WASTE CALLED CHARACTERISTIC OF MODERN CIVILIZATION

NO WRITER ATTRIBUTED

Explosions, flashes and blinding lights kept the audience startled and gasping when Professor A. B. Lamb G'03, director of the chemical laboratory, presented the chemist's viewpoint of heat at the fourth symposuim held in the Union Living Room last night. Performing experiments that ranged from simple illustrations of the effect of oxygen and nitrogen on flame to breath-taking feats that approached necromancy, Professor Lamp kept the audience in a continual flurry of excitement.

He discussed at length the factors that influence burning, showing how, by the addition of certain third substances, such things as iron could be made to combust and burn. Many different forms of flames were illustrated on a big table raised on the platform and Professor Lamb produced one mass of flame which he calmly held in his hand and picked to pieces.

"The atomic theory and its relation to heat, since burning involves the transfer of electrons from one atom to another," said Professor Lamb, "will form the basis for the new discoveries in the chemical constitution of heat which are sure to be made in the near future."

"Waste is a characteristic by-product of modern civilization," said Professor H. N. Davis G'03, in treating the subject from the engineering aspect, "and industrially it is nowhere more evident than in the waste of heat." Professor Davis confined himself largely to the heat lost in mechanical engineering and the possible methods of saving it.
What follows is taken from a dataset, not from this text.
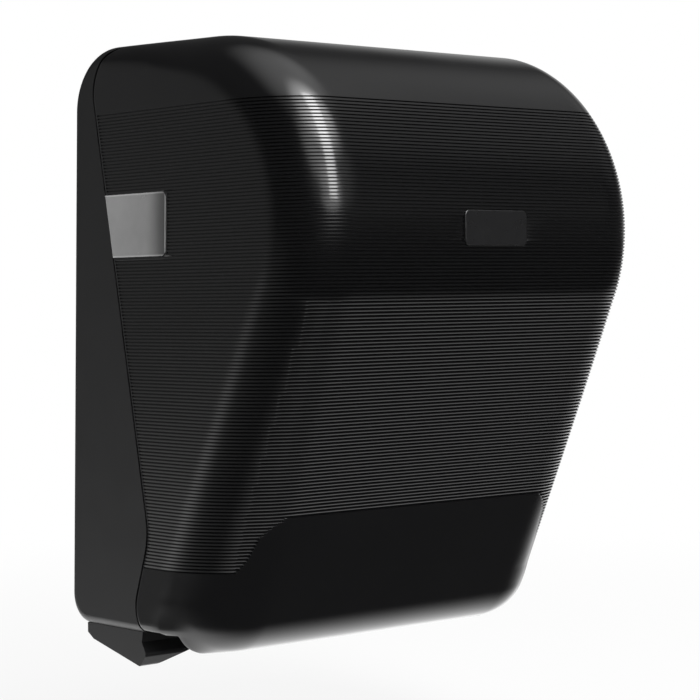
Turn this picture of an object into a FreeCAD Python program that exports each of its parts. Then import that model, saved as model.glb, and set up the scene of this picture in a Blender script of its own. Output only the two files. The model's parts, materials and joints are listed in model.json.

Will learn To Use Heat Now Wasted

"The insulation of the hot body is one way," he said. "The fireless cooke" has saved infinite heat in cooking. Just so will we some day save the heat wasted by our blast furnaces and power houses and with it heat and light whole districts."

Professor Davis advocated a plan by which this saving would be possible tomorrow. "If we could change our habits so as to get up at 3 o'clock in the morning and go to bed at 6 o'clock in the evening, we would be able to eliminate the difficulties that prevent power houses from using surplus heat as light when it is dark, and as heat when it is cold."

Names Three Big Experiments

There are three exciting adventures now in progress, according to Professor Davis, which if successful will revolutionize the transformation of heat into power, which is the basis of all mechanical. engineering. The development of a steam pressure of 1200 pounds to the square inch, or over four times the maximum pressure possible a decade ago, is imminent. The use of mercury turbines which, although dangerous to the extreme, would save infinite leakage of heat is the second of these experiments. The third is a new internal combustion engine involving a water jacket which would eliminate the necessary high temperatures of our present engines and which would use the steam for several different purposes at the same time. "Complete disaster in any or all of these experiments is possible," Professor Davis concluded, "but the material advantage to be gained from anyone of them is inestimable."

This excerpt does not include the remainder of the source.